Cause(s) entendue(s), Plein les yeux joue la saturation visuelle[3] pour devenir énigme graphique littérale (qui s’appuie sur les lettres) et un objet étrange semblant tout droit surgit des années 80 et de leur obstination expérimentale à interroger les années 50 (et début 60). A ces impasses passées rétro moderne par trop souvent gratuites, Keko échappe heureusement en charpentant son livre d’une histoire solide et structurante.
En tant que bon polar, cet album en a alors les qualités (le questionnement, l’énigme) et les défauts (dans les réponses données, ici l’alcoolisme par exemple).[4]

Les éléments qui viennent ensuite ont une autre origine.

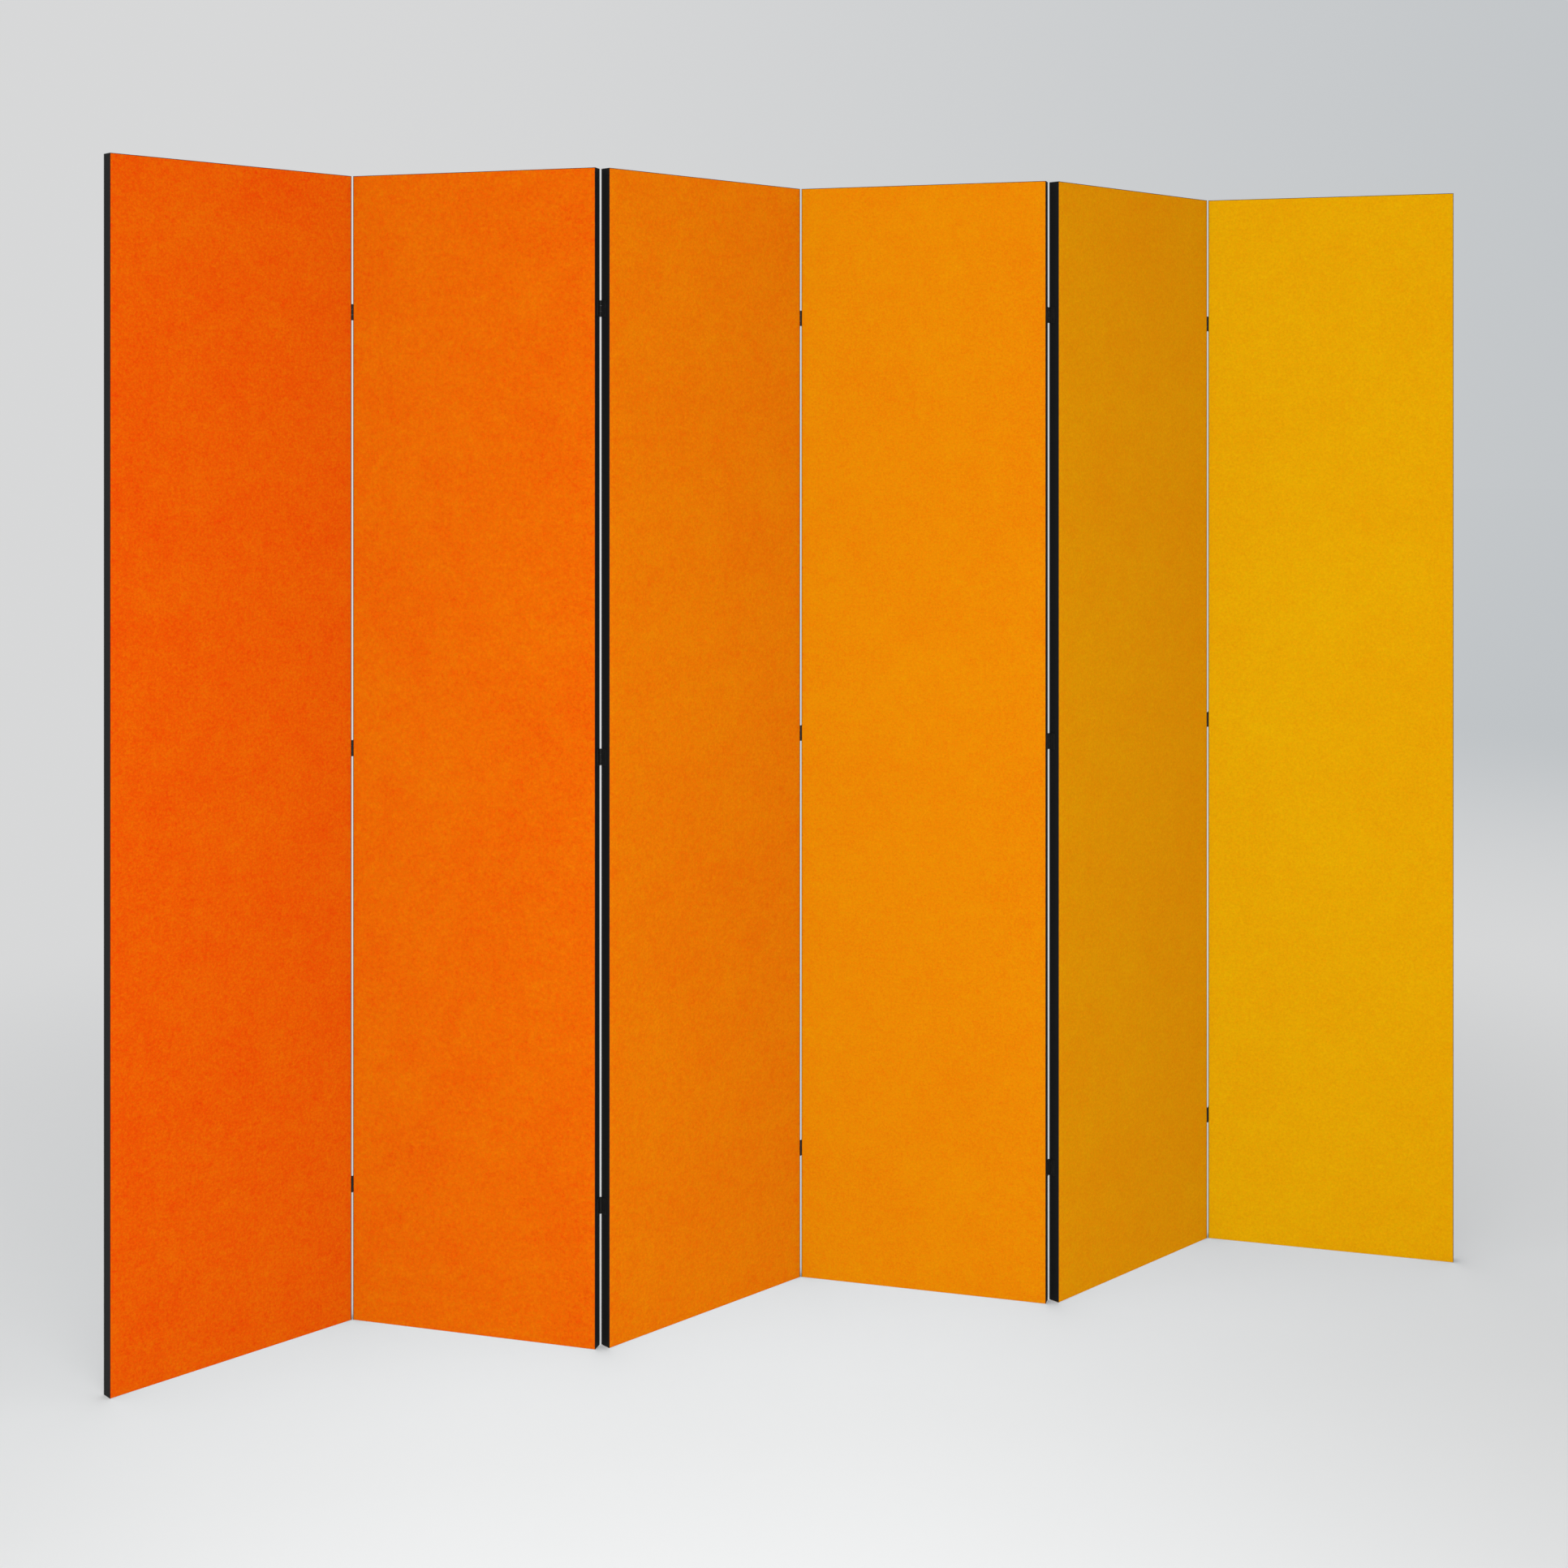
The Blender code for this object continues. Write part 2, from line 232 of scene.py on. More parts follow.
class Finish(Nodes):
    """A material in the making: a Principled BSDF whose uniform numbers are set on its own sockets."""

    def __init__(self, name, **uniform):
        self.material = bpy.data.materials.new(name)
        self.material.use_nodes = True
        super().__init__(self.material.node_tree)
        self.shader = self.tree.nodes["Principled BSDF"]
        for socket, number in uniform.items():
            self.shader.inputs[socket.replace("_", " ")].default_value = number

    def place(self):
        """Object coordinates: the place in the model's frame, in metres."""
        return self.node("ShaderNodeTexCoord").outputs["Object"]

    def attribute(self, name):
        """A piece's own attribute, as a vector and as a number."""
        made = self.node("ShaderNodeAttribute", {"attribute_name": name})
        return made.outputs["Vector"], Value(self, made.outputs["Fac"])

    def turned(self, vector, turn=(0, 0, 0), scale=(1, 1, 1), shift=(0, 0, 0)):
        """The vector after a Mapping node."""
        given = {"Vector": vector, "Location": shift, "Rotation": turn, "Scale": scale}
        return self.node("ShaderNodeMapping", None, given).outputs[0]

    def parts(self, vector):
        """The three numbers of a vector."""
        made = self.node("ShaderNodeSeparateXYZ", None, {0: vector})
        return [Value(self, socket) for socket in made.outputs]

    def noise(self, vector, size, detail=2.0, roughness=0.5, distortion=0.0):
        """Smooth noise from 0 to 1 whose largest features are about this size, in metres."""
        given = {
            "Vector": vector,
            "Scale": 1 / size,
            "Detail": detail,
            "Roughness": roughness,
            "Distortion": distortion,
        }
        return Value(self, self.node("ShaderNodeTexNoise", None, given).outputs[0])

    def bump(self, height, distance):
        """Relief of this height in metres."""
        return self.node("ShaderNodeBump", None, {"Height": height, "Distance": distance}).outputs[0]

    def feed(self, **sockets):
        """Links what varies over the surface to the shader."""
        for name, source in sockets.items():
            self.link(source, self.shader.inputs[name.replace("_", " ")])
        return self.material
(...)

Mais heureusement l’auteur donne le dernier mot à ce monde risquant d’être trop dualiste, trop noir et blanc, par une dernière image justement, celle de la photographie qui a dévoilé la réalité de l’acte commis au coupable mais qui, sans être en couleur, se pare d’aplats rouges qui ne sont surtout pas celui du sang versé… Une belle fin «abîmante» par une image au statut indiciaire (dans le récit) posant une ultime fois la question du rapport à la réalité.

Notes

  1. La réalité se pare de bulles dialogiques et laisse les narratifs en sous-titre à la vision subjective du présumé coupable.
  2. Au sens où l’entend la psychanalyse. Notons que Keko fait aussi habilement référence à La tempête de Giorgione et à l’Histoire de Nastagio degli Onesti de Botticelli, œuvres qui questionnent aussi cette ambiguïté entre fantasme, rêve et réalité. Voir sur cette œuvre de Botticelli le très beau livre de Georges Didi-Huberman : Ouvrir Vénus, Gallimard, collection «Le temps des images», 1999.
  3. Collage, juxtaposition, détournement, etc.
  4. Ce défaut est surtout un point de vue personnel, je ne suis pas très amateur de policier car je reste le plus souvent déçu par leur fin.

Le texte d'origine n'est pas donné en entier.